# WRITTEN EXERCISE:
Indicate only the number of lines in the listing below in which the word "with" appears.

:: SUPPLIED MATERIAL

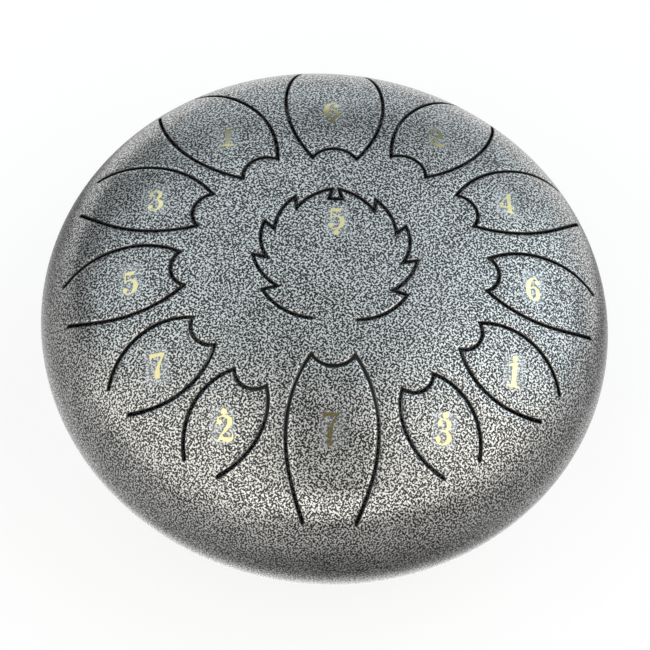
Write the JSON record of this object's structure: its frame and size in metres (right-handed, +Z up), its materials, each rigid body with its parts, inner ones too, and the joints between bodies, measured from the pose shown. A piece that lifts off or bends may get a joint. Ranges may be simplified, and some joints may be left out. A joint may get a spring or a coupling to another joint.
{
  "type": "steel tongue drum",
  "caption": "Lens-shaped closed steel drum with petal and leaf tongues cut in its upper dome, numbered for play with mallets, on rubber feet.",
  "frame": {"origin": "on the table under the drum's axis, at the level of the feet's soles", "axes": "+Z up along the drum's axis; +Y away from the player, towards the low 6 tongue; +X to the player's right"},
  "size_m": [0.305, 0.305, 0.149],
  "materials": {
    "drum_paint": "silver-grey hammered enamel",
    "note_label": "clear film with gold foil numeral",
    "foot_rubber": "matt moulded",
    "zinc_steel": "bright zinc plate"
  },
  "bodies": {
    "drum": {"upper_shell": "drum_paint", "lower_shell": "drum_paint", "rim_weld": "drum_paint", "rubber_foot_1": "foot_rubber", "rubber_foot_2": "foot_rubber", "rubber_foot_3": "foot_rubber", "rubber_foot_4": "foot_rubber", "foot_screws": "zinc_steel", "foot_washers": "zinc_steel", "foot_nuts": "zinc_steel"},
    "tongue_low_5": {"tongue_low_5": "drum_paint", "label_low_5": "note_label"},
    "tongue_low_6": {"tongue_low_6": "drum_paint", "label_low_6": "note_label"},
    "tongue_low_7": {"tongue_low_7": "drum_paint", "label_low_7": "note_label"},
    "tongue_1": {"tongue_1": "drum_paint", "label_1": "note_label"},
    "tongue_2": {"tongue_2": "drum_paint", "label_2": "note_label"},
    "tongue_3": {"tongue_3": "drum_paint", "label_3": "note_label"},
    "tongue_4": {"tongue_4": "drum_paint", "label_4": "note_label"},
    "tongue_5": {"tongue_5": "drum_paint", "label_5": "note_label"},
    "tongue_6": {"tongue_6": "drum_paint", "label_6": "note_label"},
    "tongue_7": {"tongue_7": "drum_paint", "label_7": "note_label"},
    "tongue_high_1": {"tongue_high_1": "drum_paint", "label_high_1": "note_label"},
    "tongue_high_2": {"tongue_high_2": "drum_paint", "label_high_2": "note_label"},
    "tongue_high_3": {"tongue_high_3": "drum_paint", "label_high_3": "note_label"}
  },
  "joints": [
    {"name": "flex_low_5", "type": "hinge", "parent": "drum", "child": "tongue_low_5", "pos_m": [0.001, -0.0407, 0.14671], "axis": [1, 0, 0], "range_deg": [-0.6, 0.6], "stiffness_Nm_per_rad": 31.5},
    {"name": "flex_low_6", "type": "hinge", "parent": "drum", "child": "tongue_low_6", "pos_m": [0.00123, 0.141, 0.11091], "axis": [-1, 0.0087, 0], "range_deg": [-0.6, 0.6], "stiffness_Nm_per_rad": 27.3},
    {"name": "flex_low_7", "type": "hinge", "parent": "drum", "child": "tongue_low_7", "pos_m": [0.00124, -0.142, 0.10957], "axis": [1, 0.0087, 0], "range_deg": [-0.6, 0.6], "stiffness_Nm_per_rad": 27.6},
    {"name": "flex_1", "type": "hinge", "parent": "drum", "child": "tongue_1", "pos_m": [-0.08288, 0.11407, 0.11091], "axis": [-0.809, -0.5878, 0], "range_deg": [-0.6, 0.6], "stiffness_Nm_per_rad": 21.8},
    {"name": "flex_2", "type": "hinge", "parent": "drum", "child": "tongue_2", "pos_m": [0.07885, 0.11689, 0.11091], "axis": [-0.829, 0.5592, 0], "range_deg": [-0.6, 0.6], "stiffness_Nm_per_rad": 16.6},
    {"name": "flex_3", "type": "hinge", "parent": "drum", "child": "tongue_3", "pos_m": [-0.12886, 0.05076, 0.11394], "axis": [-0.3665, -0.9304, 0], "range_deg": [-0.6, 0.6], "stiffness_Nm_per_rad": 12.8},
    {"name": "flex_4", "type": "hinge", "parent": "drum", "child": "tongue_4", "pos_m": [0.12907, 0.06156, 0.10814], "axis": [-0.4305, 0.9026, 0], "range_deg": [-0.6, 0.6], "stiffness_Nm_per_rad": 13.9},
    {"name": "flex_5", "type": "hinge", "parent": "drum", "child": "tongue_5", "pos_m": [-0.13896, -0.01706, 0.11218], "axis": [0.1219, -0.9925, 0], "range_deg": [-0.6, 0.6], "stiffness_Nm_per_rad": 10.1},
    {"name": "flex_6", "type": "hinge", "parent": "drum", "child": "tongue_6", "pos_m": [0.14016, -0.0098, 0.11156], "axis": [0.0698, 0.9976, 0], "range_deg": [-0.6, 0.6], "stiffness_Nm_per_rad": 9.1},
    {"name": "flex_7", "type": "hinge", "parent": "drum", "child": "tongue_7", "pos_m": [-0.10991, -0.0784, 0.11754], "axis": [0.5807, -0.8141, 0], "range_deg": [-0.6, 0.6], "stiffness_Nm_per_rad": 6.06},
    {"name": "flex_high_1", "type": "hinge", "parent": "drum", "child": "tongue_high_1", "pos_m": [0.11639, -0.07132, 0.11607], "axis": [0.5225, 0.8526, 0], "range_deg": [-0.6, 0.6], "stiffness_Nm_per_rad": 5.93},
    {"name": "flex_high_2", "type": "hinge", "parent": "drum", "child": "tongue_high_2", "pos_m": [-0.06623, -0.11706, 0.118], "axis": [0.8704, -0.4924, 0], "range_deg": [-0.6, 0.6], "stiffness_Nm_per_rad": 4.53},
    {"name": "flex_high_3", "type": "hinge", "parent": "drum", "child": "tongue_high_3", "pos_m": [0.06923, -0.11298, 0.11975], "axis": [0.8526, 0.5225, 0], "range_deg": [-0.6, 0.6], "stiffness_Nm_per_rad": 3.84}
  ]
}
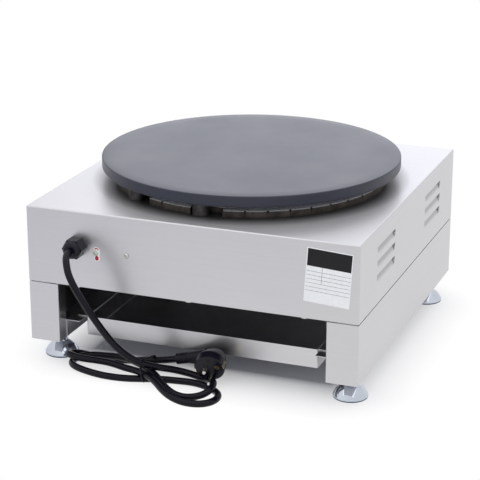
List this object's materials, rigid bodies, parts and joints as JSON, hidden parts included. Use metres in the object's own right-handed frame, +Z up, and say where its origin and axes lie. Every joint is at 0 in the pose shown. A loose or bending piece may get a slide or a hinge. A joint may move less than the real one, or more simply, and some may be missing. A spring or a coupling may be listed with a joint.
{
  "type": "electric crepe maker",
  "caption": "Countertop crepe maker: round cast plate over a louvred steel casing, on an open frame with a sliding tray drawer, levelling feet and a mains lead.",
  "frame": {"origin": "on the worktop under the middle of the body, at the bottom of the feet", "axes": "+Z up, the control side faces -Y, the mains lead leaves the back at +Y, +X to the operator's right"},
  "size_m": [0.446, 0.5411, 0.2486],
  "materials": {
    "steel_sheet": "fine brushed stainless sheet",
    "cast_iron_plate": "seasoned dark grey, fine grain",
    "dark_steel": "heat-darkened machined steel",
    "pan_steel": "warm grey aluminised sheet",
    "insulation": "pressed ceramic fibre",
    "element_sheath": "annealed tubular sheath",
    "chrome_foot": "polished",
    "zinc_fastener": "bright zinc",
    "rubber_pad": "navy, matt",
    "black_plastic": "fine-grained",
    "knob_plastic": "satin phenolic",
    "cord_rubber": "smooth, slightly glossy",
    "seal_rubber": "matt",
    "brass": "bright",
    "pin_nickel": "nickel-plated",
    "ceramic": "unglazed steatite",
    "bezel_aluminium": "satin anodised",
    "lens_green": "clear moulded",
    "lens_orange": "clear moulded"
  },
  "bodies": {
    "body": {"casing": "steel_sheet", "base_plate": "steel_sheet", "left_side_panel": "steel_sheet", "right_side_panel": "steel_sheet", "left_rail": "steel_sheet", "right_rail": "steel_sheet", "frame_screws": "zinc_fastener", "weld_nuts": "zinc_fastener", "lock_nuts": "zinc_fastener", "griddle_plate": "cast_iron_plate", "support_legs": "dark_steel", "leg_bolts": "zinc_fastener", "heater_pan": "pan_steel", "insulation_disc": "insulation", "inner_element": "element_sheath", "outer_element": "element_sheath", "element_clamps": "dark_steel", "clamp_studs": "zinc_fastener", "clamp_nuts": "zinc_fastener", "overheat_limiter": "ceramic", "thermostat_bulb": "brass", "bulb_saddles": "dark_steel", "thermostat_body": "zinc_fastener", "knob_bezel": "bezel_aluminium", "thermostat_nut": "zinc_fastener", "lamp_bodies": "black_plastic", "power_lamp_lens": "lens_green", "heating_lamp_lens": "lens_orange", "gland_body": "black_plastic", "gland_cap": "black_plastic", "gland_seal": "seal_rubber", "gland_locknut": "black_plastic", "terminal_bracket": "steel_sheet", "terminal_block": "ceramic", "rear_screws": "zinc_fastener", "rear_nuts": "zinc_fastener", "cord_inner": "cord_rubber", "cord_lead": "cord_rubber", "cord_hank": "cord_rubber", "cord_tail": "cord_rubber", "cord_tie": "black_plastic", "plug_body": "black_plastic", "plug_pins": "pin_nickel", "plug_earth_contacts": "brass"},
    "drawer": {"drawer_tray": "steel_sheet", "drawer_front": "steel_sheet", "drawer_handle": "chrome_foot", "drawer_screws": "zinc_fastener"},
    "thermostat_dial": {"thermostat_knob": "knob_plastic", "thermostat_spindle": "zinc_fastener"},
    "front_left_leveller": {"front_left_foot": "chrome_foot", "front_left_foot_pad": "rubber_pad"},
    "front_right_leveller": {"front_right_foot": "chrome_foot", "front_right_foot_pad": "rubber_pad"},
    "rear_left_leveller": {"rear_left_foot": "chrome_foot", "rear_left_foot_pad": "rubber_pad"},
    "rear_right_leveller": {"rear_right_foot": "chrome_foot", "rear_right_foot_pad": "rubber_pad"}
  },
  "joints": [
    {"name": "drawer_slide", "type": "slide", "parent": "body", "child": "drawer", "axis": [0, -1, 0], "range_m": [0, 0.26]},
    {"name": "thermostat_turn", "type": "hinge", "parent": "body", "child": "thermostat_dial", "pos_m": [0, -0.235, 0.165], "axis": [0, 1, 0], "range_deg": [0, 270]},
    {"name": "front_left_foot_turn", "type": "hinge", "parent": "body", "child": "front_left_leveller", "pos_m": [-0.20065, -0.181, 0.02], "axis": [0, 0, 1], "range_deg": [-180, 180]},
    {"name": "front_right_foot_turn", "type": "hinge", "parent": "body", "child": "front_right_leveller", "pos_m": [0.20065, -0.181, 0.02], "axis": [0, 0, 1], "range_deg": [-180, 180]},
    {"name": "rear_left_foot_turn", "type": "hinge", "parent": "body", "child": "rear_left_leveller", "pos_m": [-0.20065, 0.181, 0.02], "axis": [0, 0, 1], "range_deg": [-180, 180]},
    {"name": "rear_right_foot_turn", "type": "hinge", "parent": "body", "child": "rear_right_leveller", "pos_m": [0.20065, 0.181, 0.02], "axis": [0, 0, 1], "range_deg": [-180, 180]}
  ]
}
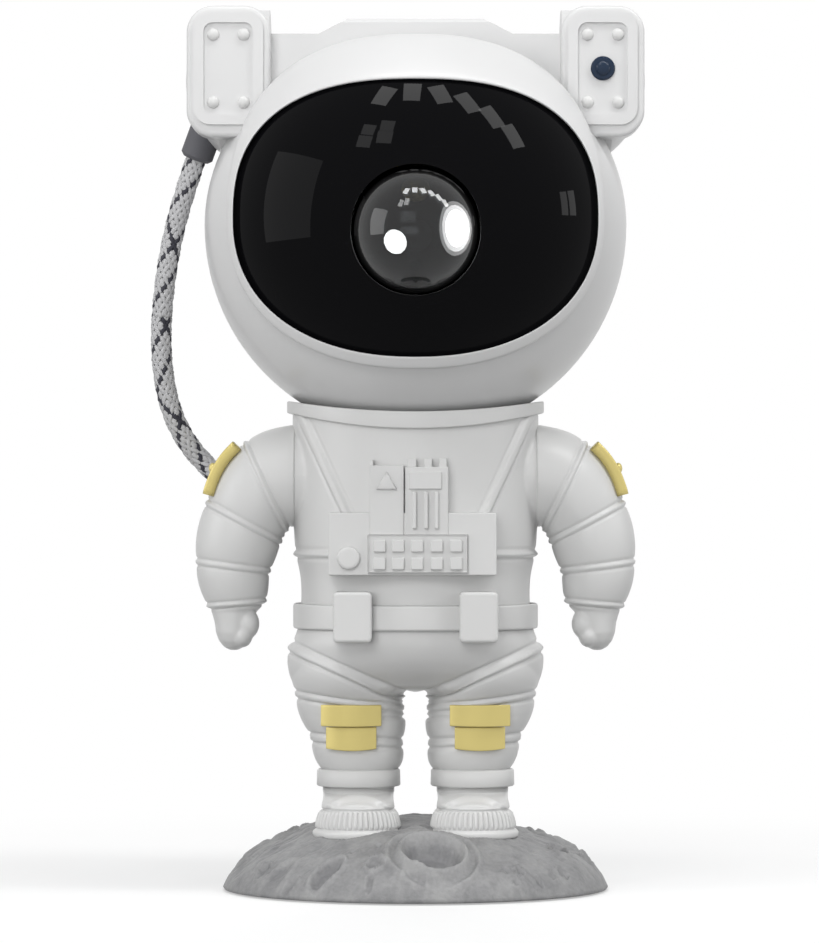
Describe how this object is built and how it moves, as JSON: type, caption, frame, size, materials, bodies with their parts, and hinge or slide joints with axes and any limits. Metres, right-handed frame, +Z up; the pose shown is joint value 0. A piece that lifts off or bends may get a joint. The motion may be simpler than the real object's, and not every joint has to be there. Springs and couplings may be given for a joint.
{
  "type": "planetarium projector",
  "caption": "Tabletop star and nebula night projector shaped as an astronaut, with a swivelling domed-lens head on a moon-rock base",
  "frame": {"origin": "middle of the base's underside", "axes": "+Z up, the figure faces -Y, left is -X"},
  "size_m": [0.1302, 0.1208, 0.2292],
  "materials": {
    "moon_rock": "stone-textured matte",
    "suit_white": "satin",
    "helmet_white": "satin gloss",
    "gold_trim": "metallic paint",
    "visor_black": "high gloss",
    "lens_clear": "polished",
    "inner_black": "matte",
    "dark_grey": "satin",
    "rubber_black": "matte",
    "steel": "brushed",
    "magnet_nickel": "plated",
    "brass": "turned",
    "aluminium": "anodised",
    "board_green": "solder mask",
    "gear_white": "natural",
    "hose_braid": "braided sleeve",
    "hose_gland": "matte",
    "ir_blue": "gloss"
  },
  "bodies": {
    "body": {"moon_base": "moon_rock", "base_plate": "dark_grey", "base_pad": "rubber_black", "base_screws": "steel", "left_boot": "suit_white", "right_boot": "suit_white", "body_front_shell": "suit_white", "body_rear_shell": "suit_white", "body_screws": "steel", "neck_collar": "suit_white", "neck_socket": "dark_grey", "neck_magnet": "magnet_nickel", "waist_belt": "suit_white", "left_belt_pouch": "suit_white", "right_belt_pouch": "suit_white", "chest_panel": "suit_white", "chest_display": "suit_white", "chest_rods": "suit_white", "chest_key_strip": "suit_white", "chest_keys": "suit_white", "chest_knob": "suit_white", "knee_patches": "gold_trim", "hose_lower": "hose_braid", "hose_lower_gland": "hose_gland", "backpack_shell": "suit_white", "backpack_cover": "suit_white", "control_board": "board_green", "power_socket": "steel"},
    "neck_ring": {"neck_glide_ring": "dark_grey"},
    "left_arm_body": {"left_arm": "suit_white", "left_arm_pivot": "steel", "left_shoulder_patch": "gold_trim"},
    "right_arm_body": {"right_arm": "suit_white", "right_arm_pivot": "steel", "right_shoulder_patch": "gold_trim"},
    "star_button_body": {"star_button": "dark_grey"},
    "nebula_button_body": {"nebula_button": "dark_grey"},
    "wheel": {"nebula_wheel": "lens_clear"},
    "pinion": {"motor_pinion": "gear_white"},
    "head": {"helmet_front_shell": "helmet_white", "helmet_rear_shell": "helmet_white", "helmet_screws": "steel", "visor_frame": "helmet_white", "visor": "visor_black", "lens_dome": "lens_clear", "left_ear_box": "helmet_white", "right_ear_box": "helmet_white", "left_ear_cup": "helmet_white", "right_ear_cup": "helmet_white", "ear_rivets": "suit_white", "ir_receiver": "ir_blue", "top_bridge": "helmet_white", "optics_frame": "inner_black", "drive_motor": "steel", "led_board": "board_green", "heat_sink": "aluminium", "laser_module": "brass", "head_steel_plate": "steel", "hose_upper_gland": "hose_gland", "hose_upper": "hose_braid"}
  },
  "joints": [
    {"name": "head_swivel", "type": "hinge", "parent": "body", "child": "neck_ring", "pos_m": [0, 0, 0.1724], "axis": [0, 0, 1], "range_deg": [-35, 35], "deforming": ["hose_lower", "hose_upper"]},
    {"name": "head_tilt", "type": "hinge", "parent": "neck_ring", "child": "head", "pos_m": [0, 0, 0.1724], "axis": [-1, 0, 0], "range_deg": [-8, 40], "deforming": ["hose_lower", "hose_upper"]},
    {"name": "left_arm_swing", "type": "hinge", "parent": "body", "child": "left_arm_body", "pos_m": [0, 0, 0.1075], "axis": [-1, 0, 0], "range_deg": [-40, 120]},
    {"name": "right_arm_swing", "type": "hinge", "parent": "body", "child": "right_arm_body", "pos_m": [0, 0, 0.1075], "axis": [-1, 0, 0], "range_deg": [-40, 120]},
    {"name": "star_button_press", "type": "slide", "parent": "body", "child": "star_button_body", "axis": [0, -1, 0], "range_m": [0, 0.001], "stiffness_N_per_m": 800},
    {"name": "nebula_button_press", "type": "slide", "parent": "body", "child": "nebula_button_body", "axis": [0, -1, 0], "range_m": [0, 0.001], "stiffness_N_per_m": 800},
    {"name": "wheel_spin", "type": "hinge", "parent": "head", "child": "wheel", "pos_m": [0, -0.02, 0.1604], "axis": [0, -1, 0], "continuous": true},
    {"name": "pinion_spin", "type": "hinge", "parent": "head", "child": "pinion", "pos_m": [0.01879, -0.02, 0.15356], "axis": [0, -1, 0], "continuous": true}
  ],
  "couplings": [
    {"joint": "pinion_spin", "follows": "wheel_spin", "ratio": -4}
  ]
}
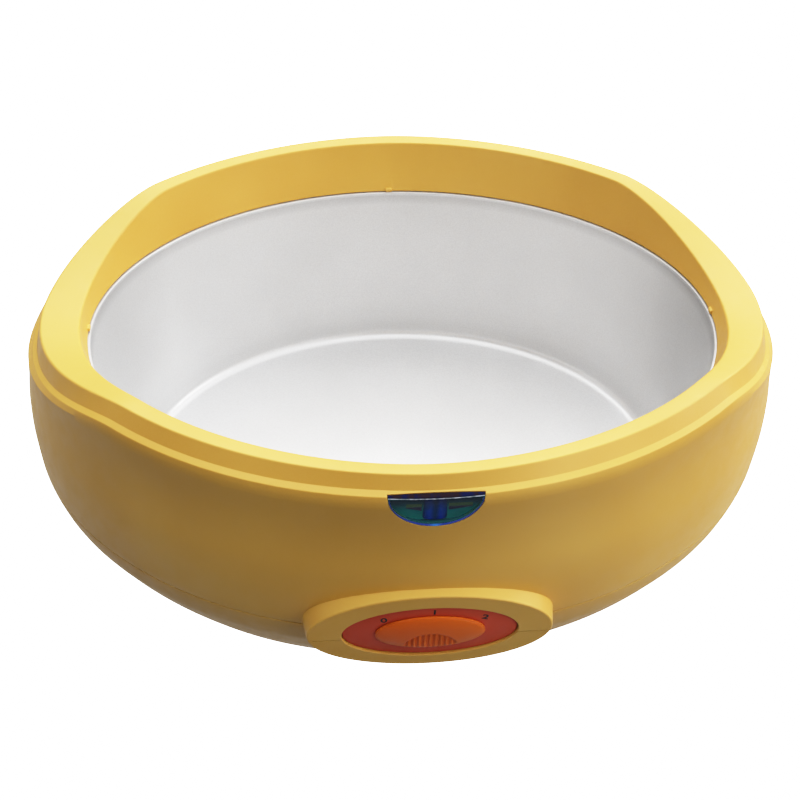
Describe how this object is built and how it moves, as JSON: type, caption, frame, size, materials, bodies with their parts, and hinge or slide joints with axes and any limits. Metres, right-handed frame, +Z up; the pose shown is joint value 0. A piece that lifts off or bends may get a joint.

::::

# ANSWER:
8